As mentioned above, just as overexposure to cortisol is detrimental to health, so is underexposure. Consider the effect of cortisol on the brain. We've known about the links between stress and depression for decades. In the United States alone, stress-related depression accounts for more than thirty billion dollars in medical expenses and lost productivity annually. Researchers at the Institute of Psychiatry at King's College, in London, have determined that stress-related depression actually progresses in two distinct phases. The first phase is characterized by an overexposure to cortisol, creating a "toxic" effect whereby too much cortisol actually destroys crucial brain cells responsible for good mood. The second phase is a compensatory mechanism where the brain becomes resistant to the effects of cortisol as a way to "protect" itself from cortisol's damaging effects. So the brain cells (neurons) are deprived of cortisol, creating a dramatic underexposure that leads to a host of memory and psychological problems. Unfortunately, this syndrome of cortisol resistance leads to a deepening of depression and symptoms of fatigue and confusion, a combination that is very much like the symptoms seen in people with PTSD (posttraumatic stress disorder).
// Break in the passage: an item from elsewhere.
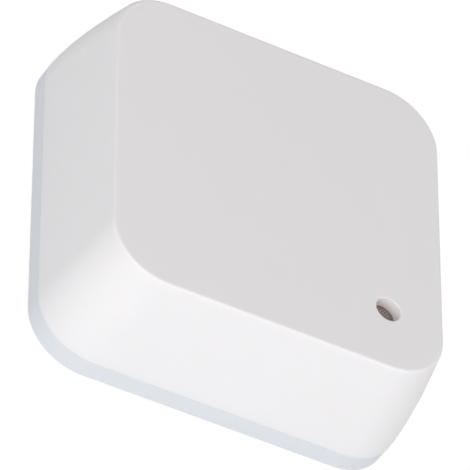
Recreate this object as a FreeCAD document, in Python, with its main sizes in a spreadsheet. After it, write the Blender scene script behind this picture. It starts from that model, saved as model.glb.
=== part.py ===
import FreeCAD, Part
import math
import os
import Sketcher
from FreeCAD import Vector

# A square, battery-powered presence sensor that clips onto a flat back plate.
# Millimetres. The origin is the centre of the mounting face, +Z points out of the front.

SIZES = {
    # moulded front housing
    "wall": 1.8,
    "face_wall": 2.0,
    "front_inset": 2.5,
    "lean_power": 1.45,
    "back_corner_radius": 8.9,
    "front_corner_radius": 8.65,
    "face_rounding": 0.4,
    "rib_width": 0.8,
    "rib_height": 0.6,
    "rib_reach": 13.0,
    "rest_width": 1.2,
    "rest_length": 2.2,
    "boss_diameter": 5.0,
    "boss_inset": 5.0,
    # sensing window near one corner
    "window_bore": 4.0,
    "window_bore_bevel": 0.1,
    "window_from_side": 11.5,
    "window_from_bottom": 13.1,
    "window_diameter": 6.0,
    "window_thickness": 0.8,
    "window_gap": 0.1,
    "collar_wall": 1.1,
    "collar_depth": 2.4,
    "retainer_hole": 3.4,
    "retainer_thickness": 0.6,
    # infrared detector
    "detector_diameter": 4.7,
    "detector_height": 2.1,
    "detector_skin": 0.25,
    "flange_diameter": 5.4,
    "flange_thickness": 0.4,
    "filter_diameter": 3.0,
    "filter_thickness": 0.4,
    "filter_opening": 2.4,
    "pin_diameter": 0.45,
    "pin_circle": 2.54,
    "pin_length": 2.2,
    "pin_gap": 0.1,
    # back plate
    "pad_proud": 0.3,
    "plate_floor": 1.7,
    "rim_height": 3.05,
    "plate_bevel": 0.2,
    "lip_height": 1.75,
    "lip_thickness": 1.15,
    "lip_gap": 0.2,
    "tongue_width": 7.0,
    "tongue_thickness": 1.2,
    "tongue_height": 4.75,
    "tongue_gap": 0.15,
    "tongue_inset": 1.0,
    "barb_reach": 0.55,
    "barb_drop": 1.8,
    "barb_flat": 0.3,
    "catch_gap": 0.15,
    "mount_hole": 3.6,
    "mount_head": 6.2,
    "mount_head_gap": 1.75,
    "pad_side": 33.0,
    "pad_corner_radius": 4.0,
    "pad_recess": 0.7,
    "pad_gap": 0.3,
    # batteries and their holder
    "cell_diameter": 10.5,
    "cell_length": 44.5,
    "cell_edge": 0.6,
    "cell_gap": 0.35,
    "cell_spacing": 1.2,
    "nub_diameter": 3.8,
    "nub_height": 1.0,
    "sleeve_thickness": 0.25,
    "sleeve_gap": 0.03,
    "sleeve_hem": 0.5,
    "cradle_gap": 0.25,
    "holder_wall": 1.2,
    "holder_floor": 1.1,
    "holder_height": 7.6,
    "holder_end_gap": 0.7,
    "finger_notch": 16.0,
    "peg_diameter": 1.6,
    "peg_inset": 5.0,
    "peg_gap": 0.1,
    "contact_thickness": 0.4,
    "contact_width": 9.0,
    "contact_drop": 6.4,
    "tab_width": 2.0,
    "tab_gap": 0.1,
    "tab_proud": 0.6,
    "spring_length": 2.6,
    "spring_wire": 0.5,
    "spring_base_radius": 3.6,
    "spring_tip_radius": 1.7,
    # circuit board and its screws
    "board_thickness": 1.0,
    "board_gap": 0.5,
    "screw_diameter": 1.9,
    "screw_gap": 0.05,
    "screw_reach": 3.0,
    "screw_spare": 0.3,
    "screw_head_diameter": 3.8,
    "screw_head_height": 1.3,
    "screw_head_bevel": 0.5,
    "screw_hole": 2.4,
    # radio module
    "radio_board_thickness": 0.8,
    "radio_board_length": 17.0,
    "radio_board_width": 13.0,
    "radio_edge": 1.4,
    "radio_y": 0.0,
    "radio_to_parts": 7.0,
    "shield_margin": 1.0,
    "shield_length": 7.6,
    "shield_height": 1.4,
    "shield_skin": 0.2,
    "antenna_thickness": 0.15,
    "antenna_trace": 0.6,
    "antenna_pitch": 1.5,
    "antenna_reach": 5.0,
    "antenna_edge": 0.6,
    # pairing button
    "switch_y": 8.0,
    "switch_side": 6.0,
    "switch_height": 3.2,
    "cover_thickness": 0.25,
    "plunger_diameter": 3.4,
    "plunger_proud": 1.4,
    "plunger_gap": 0.1,
    "plunger_flange": 0.7,
    "plunger_flange_height": 0.8,
    "plunger_travel": 0.25,
    "plunger_rounding": 0.2,
    "foot_length": 1.1,
    "foot_width": 0.7,
    "foot_thickness": 0.25,
    "foot_pitch": 4.5,
    "chip_foot_width": 0.4,
}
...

In many ways, you can think of the good/bad aspects of cortisol exposure as you might think of the good/bad aspects of getting too little, enough, or too much exercise. Some is good, but too little or too much are bad. Exercise increases cortisol levels, but this short-term increase in cortisol (similar to the effects of short-term, acute stress) is good for immune function, memory, appetite control, weight loss, sexual health, energy levels, inflammation levels, etc. A total lack of exercise makes you fat and dumb (similar to too much cortisol), and too much exercise is like PTSD (cortisol underexposure) because you get hurt easily and your body cannot respond adequately. Greek researchers have shown us that well-trained athletes have high cortisol during their workouts, but that those levels fall back to normal during rest. Overtrained athletes (who are overstressed), on the other hand, have low levels of cortisol during exercise, but high levels during rest, indicating that their bodies are still under stress, perhaps from injury or infection or inadequate recovery from/adaptation to training. They also experience fatigue, weight gain, depressed mood, and poor physical and mental performance.
Because of the close link between stress and depression, every major pharmaceutical company in the world is attempting to develop new drugs to modulate or balance cortisol exposure. The current antidepressant drugs work primarily on serotonin levels in the brain, and some newer ones also increase norepinephrine levels—but none of them address cortisol exposure. This means that only about one-half of the people who try antidepressant drugs obtain any relief from their depression (yet these drugs still accounted for almost thirteen billion dollars in sales last year). Among the drug companies that are furiously trying to come up with a pharmaceutical answer for stressed-out people with disrupted cortisol balance are Bristol-Myers Squibb, GlaxoSmithKline, Pfizer, Sanofi-Aventis, Johnson and Johnson, Merck, and Novartis. Several of these companies already make an antidepressant drug that increases serotonin levels, including Pfizer (Zoloft), Eli Lilly (Prozac and Cymbalta), Glaxo (Paxil), and Wyeth (Effexor). But because these drugs are only effective about one half of the time, and because they now have to carry a "black box" warning due to their extreme side effects, including an increased risk of suicide, Big Pharma needs a new cash cow—and cortisol control looks like the next target.